For this large poorer segment of the world's older people, many live with zero or very limited access to some of the medical breakthroughs even of the late nineteenth century, such as the sphygmomanometer (the device that measures blood pressure). South Africa, for example, now has the highest level of adults over 50 living with hypertension ever recorded in a population, but still very low levels of blood pressure testing and management. Hypertension, despite being the biggest single cause of avoidable death and disability on the planet, is not a health sector priority for most emerging economy Ministries of Health with rapidly ageing populations, or for the international donor community in their development planning and programmes.
Women face very specific challenges as they age, again through gender inequality accumulated through the life course.
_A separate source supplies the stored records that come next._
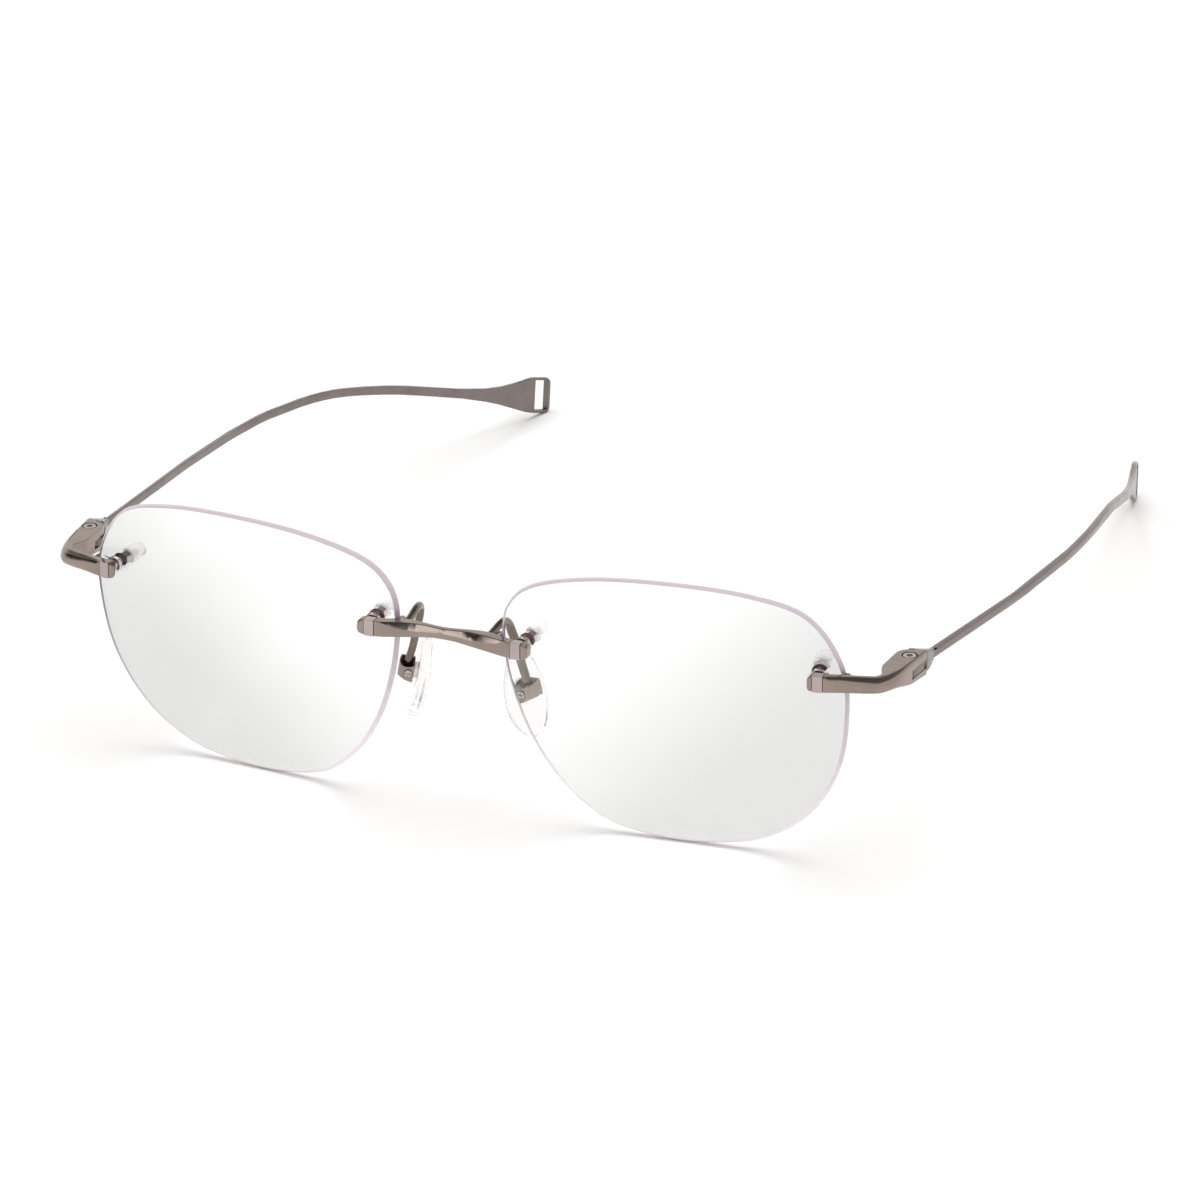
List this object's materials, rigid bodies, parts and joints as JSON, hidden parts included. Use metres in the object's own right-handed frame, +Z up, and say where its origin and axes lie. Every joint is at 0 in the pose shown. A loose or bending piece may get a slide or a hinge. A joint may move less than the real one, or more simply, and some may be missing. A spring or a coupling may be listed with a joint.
{
  "type": "rimless eyeglasses",
  "caption": "Rimless eyeglasses: soft-cornered clear lenses on a slim pewter bridge and endpieces, folding thin temples with slotted paddle tips, rocking clear nose pads.",
  "frame": {"origin": "centre of the open glasses' bounding box, on the plane the lenses and temple tips stand on", "axes": "+X to the wearer's left, +Y from the lenses back along the temples, +Z up"},
  "size_m": [0.1406, 0.1666, 0.0428],
  "materials": {
    "lens_clear": "polished, coated",
    "pewter_metal": "satin",
    "temple_metal": "satin",
    "band_metal": "polished",
    "chrome_metal": "polished",
    "clear_plastic": "clear, glossy"
  },
  "bodies": {
    "front": {"lens_left": "lens_clear", "lens_right": "lens_clear", "bridge": "pewter_metal", "bridge_band_left": "band_metal", "bridge_band_right": "band_metal", "endpiece_left": "pewter_metal", "endpiece_band_left": "band_metal", "endpiece_right": "pewter_metal", "endpiece_band_right": "band_metal", "bridge_stud_left": "chrome_metal", "bridge_rear_washer_left": "chrome_metal", "bridge_hex_nut_left": "chrome_metal", "bridge_stud_cap_left": "clear_plastic", "bridge_stud_right": "chrome_metal", "bridge_rear_washer_right": "chrome_metal", "bridge_hex_nut_right": "chrome_metal", "bridge_stud_cap_right": "clear_plastic", "endpiece_stud_left": "chrome_metal", "endpiece_rear_washer_left": "chrome_metal", "endpiece_hex_nut_left": "chrome_metal", "endpiece_stud_cap_left": "clear_plastic", "endpiece_stud_right": "chrome_metal", "endpiece_rear_washer_right": "chrome_metal", "endpiece_hex_nut_right": "chrome_metal", "endpiece_stud_cap_right": "clear_plastic", "hinge_screw_left": "chrome_metal", "pad_arm_left": "pewter_metal", "pad_box_left": "pewter_metal", "pad_screw_left": "chrome_metal", "hinge_screw_right": "chrome_metal", "pad_arm_right": "pewter_metal", "pad_box_right": "pewter_metal", "pad_screw_right": "chrome_metal"},
    "temple_left": {"temple_left": "temple_metal"},
    "temple_right": {"temple_right": "temple_metal"},
    "nose_pad_left": {"nose_pad_left": "clear_plastic", "pad_mount_left": "chrome_metal"},
    "nose_pad_right": {"nose_pad_right": "clear_plastic", "pad_mount_right": "chrome_metal"}
  },
  "joints": [
    {"name": "temple_left_hinge", "type": "hinge", "parent": "front", "child": "temple_left", "pos_m": [0.0653, -0.06643, 0.0294], "axis": [0, 0, 1], "range_deg": [0, 88]},
    {"name": "temple_right_hinge", "type": "hinge", "parent": "front", "child": "temple_right", "pos_m": [-0.0653, -0.06643, 0.0294], "axis": [0, 0, -1], "range_deg": [0, 82]},
    {"name": "nose_pad_left_rock", "type": "hinge", "parent": "front", "child": "nose_pad_left", "pos_m": [0.00925, -0.07469, 0.0196], "axis": [0.4134, 0.9063, 0.0879], "range_deg": [-6, 6]},
    {"name": "nose_pad_right_rock", "type": "hinge", "parent": "front", "child": "nose_pad_right", "pos_m": [-0.00925, -0.07469, 0.0196], "axis": [-0.4134, 0.9063, 0.0879], "range_deg": [-6, 6]}
  ]
}
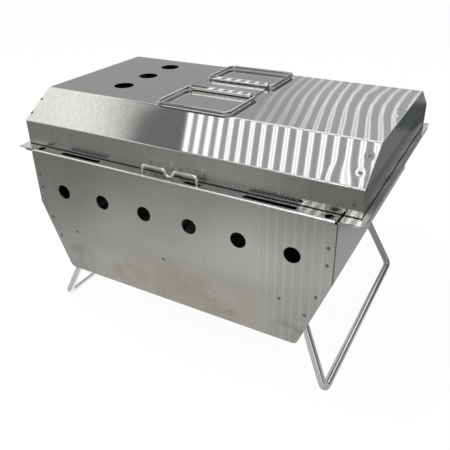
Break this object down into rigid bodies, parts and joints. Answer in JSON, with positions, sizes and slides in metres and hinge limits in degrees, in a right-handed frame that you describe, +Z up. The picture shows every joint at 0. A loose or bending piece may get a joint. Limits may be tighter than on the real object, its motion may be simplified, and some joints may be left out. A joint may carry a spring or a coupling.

One of the very many examples - in both developed and developing countries, lower pay when working, along with a de facto "care penalty" means fewer and smaller pensions, and therefore, much lower income, for women in older age than for men.
But there is a second dimension of inequality around older age, which is that older people, who may have seen a lifetime of poverty, poor health and exclusion, then face active or passive discrimination and disadvantage on account of simply being older, even within development and humanitarian programmes.
Syria's older population, pre-war, had broadly similar rates of type 2 diabetes and higher rates of hypertension than the United States - but almost five years and well over a billion dollars into the global humanitarian response, recent John Hopkins' research confirmed that the health needs of the older refugee population in Lebanon had simply not been catered for by the massive international response - "More than half of older refugees reported their health was very bad and about two-thirds said their health has gotten worse since arriving in Lebanon. Despite having many physical limitations and chronic health problems - most commonly hypertension, diabetes, heart disease, difficulty walking, and impaired vision - nearly all older refugees reported they were unable to obtain adequate medical treatment." I simply don't believe that any other age segment would have been overlooked in this way.
The momentum behind the gender equality movement is truly exciting, but how often do you see images or hear the voices of older women? How often are the specific health, income or protection needs of older women cited among the priority development interventions? How often do we see older women as among the potential entrepreneurs for whom better access to credit might transform their economic situation? The girl or young woman of today, abused by forced early marriage to a much older man, faces a huge statistical probability of living through an extended period of widowhood, often with specific protection threats surrounding this very status, yet global data on violence against women is not even measured for women once they pass the age of 49.
Ageism or age discrimination is arguably the last widespread, identity-based form of discrimination still to be tackled on a global scale. It perpetuates and heightens inequality, it dehumanises, and it holds us all back. Our human rights should not weaken as we age. We all hope to grow old. The 21st century will be an era of hyper longevity, so let's all come together to make our ageing world a great world to live in.